E.B. answers from Fayetteville on January 15, 2007
When I was a teenager (Which wasn't too long ago) I too, went through the pains in which your daughter is ultimately undergoing. I do not think it's a self-seeking request for attention, and maybe saying, "on a regular-basis" is a little too frequent. My mom used to always tell me, "that your are a drama queen, and are being melo-dramatic" I believe that all young lady's go through a physical phase in some aspect, and some are just more preoccupied with it than others in their teenage years. She's just probably seeking your support in some way whether it be emotional or otherwise. (Just bare with it) Believe me, daughters's(whether they'd like to admit it or not) NEED thier mothers as a teenager and maybe she feels a little neglected by your busy schedule or whatever the reason may be, and just yearns for your love. Trust me in time all things shall pass. Just give her time to get over her-self, and things will be going back to normal before you know it!!! Best Wishes S.!!!
M.B. answers from Fayetteville on January 17, 2007
I had the same problem when I was your daughter's age. The doctors ran all sorts of tests and couldn't find anything wrong, they decided I had growing pains and my mom decided I was faking. Well, here it is 16 years later and I still have these mystery pains. It turns out fibromyalgia and lupas run in my family and while I haven't gotten a diagnosis, most dr's don't think there is such a thing as fibromyalgia, I do believe this is my problem. Anyway I hope this helps, there is a test for lupas and sometimes that disease can be deadly but I hope that's not the case. Sorry for the downer there and hope you and your daughter can find a solution that you both can live with.
K.A. answers from Houston on January 15, 2007
I have definately experienced this. My son started this around 12 or 13 also. We took him to the doctor and he was healthy and didn't have any problems. (I couldn't tell you how many visits to the doctor that I paid for to tell me he was well). The good news for us is that he has seemed to some what grow out of it since high school started, but the year is only half over for us. I really do think kids go through growing pains and it is just something we have to live with and deal with. Unfortunately there is notihing that we can't do about it but be patient with our children.
T.B. answers from Little Rock on January 15, 2007
I say to just get a spray bottle, fill it with water and squirt her every time she starts complaining about some imagined hurt. Taking her to the doctor all the time is just telling her that she can get more attention by telling you shes hurting. Chances are, if shes growing, shes going to be in a little pain. Thats what Tylenol is good for. But to save your pocket book from getting thinner and thinner every time you go to the doctor, have her write down all her "ailments" and take it to the doctor when its time for her yearly exam. (The squirt bottle works wonders though, try it out, you will find its fun for you and the look on your daughter's face will be priceless the first few times. I use it on my younger brother's friends when they come over and start complaining about whatever.)

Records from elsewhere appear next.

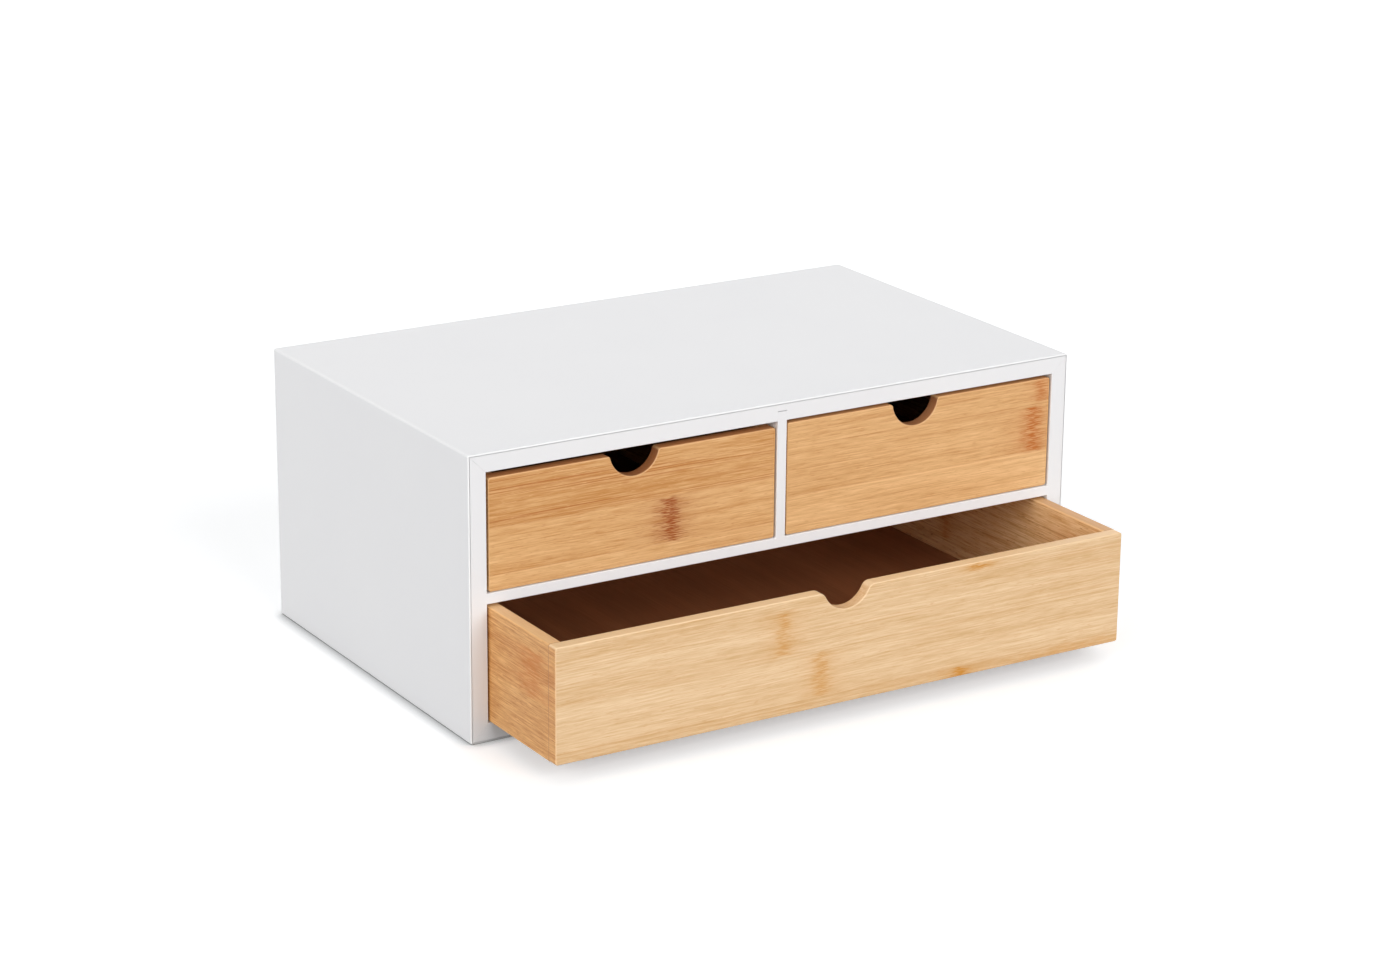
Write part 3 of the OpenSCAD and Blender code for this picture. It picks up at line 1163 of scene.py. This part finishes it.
@dataclass
class Cabinet:
    """The cabinet: four mitred panels, a shelf, a divider, and a back panel held by pins.

    Attributes:
        paint: The finish of the panels.
        steel: The finish of the pins.
        corner: The radius of the long outer edges.
        outer_ease: How far the front and rear outer edges are rounded.
        inner_ease: How far the inner edges are rounded.
        hairline: How far the panels' mitred ends are rounded, which leaves a hairline at each corner.
        rear_ease: How far the back panel's edges are rounded.
        rear_corner: The radius of the back panel's corners.
        slot_gap: The gap over the divider's tongue, in the top panel.
        slot_end: The distance from the slot's closed end to the back panel.
        back_sink: How far the back panel lies under the pins' heads.
        pin_radius: The radius of a pin's head.
        pin_ease: How far a head's rim is rounded.
        pin_head: The thickness of a pin's head.
        pin_end: The distance from the inner corner to the nearest pin.
        pins_across: The number of pins along the top and along the bottom.
        pins_up: The number of pins up each side.
    """

    paint: bpy.types.Material
    steel: bpy.types.Material
    corner: float = 1 * MM
    outer_ease: float = 0.6 * MM
    inner_ease: float = 0.2 * MM
    hairline: float = 0.03 * MM
    rear_ease: float = 0.25 * MM
    rear_corner: float = 0.6 * MM
    slot_gap: float = 0.25 * MM
    slot_end: float = 0.5 * MM
    back_sink: float = 0.08 * MM
    pin_radius: float = 1.2 * MM
    pin_ease: float = 0.3 * MM
    pin_head: float = 0.8 * MM
    pin_end: float = 24 * MM
    pins_across: int = 4
    pins_up: int = 2

    def __post_init__(self) -> None:
        """Reads the sizes from the frame."""
        self.top = Box.of("top_panel")
        self.back = Box.of("back_panel")
        self.divider = Box.of("centre_divider")
        self.shelf = Box.of("middle_shelf")
        self.width = Box.of(Wall.RIGHT.node).high.x - Box.of(Wall.LEFT.node).low.x
        self.height = self.top.high.z
        self.front_y = self.top.low.y
        self.rear_y = self.top.high.y
        self.panel = self.top.size.z
        self.lip = self.width / 2 - self.back.high.x
        self.inner_half = self.width / 2 - self.panel
        self.tongue = self.divider.high.z - self.top.low.z

    def build(self) -> None:
        """Builds and dresses every piece of the cabinet."""
        for wall in Wall:
            dress(self._panel(wall), Body.CABINET, self.paint, wall.node)
        dress(self._shelf(), Body.CABINET, self.paint, "middle_shelf")
        dress(self._divider(), Body.CABINET, self.paint, "centre_divider")
        dress(self._back(), Body.CABINET, self.paint, "back_panel")
        dress(self._pins(), Body.CABINET, self.steel, "back_panel_pins")

    def _section(self, half: float, slotted: bool) -> Outline:
        """A mitred panel's section: a runs along the panel, b is the depth under its outer face.

        The outer face ends in the middle of each corner's arc, at r (1 - cos 45) from both outer faces,
        and each mitre runs from there through the lip's inner corner to the panel's inner corner.

        Args:
            half: Half the panel's length.
            slotted: Whether the slot for the divider's tongue is cut into it.

        Returns:
            The outline.
        """
        r, t, seam = self.corner, self.panel, self.hairline
        inwards = r * (1 - math.sqrt(0.5))
        pen = Pen(-half + self.lip, self.lip)
        pen.line(-half + inwards, inwards, seam)
        pen.arc((-half + r, r), r, (225, 270), self.outer_ease, CORNER_STEPS // 2, lead=0)
        pen.arc((half - r, r), r, (270, 315), self.outer_ease, CORNER_STEPS // 2, trail=0)
        pen.line(half - self.lip, self.lip, seam)
        pen.line(half - t, t, seam)
        if slotted:
            tip, slot = self.divider.size.x / 2, t - self.tongue - self.slot_gap
            pen.line(tip, t, self.inner_ease)
            pen.line(tip, slot, 0.0)
            pen.line(-tip, slot, self.inner_ease)
            pen.line(-tip, t, 0.0)
        pen.line(-half + t, t, self.inner_ease)
        return pen.close(seam)

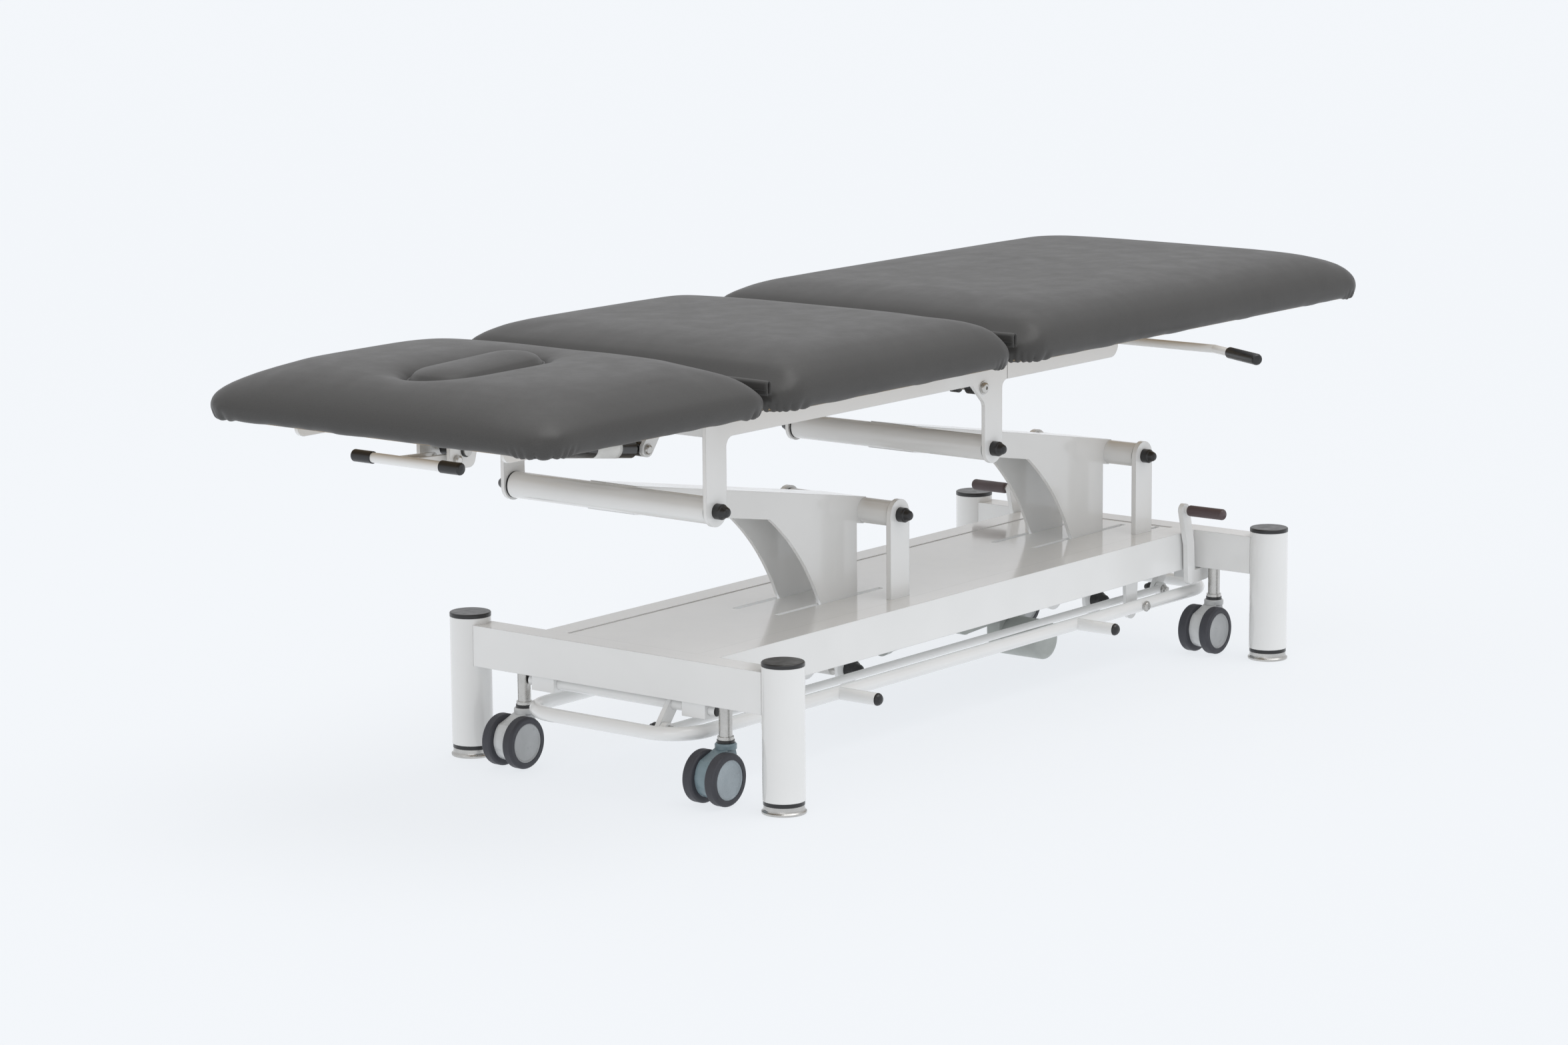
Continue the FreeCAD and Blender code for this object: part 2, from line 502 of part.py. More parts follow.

P.H. answers from Houston on January 15, 2007
I'm not sure I have any advice but can tell you my experiences. I have a daughter 16 who always has a pain. She is also seeing a psychologist and psychiatrist. The psychologist says it is psychosomatic. She is immature and can't deal with her emotions so it is exhibited through pain. I also see that if anything is a degree different than what she thinks is optimum we hear about it. It is very hard. My husband and I are afraid we will not respond to something that IS a problem. But usually the pain is not long lasting and easy to determine that it was more a complaint than an actual pain.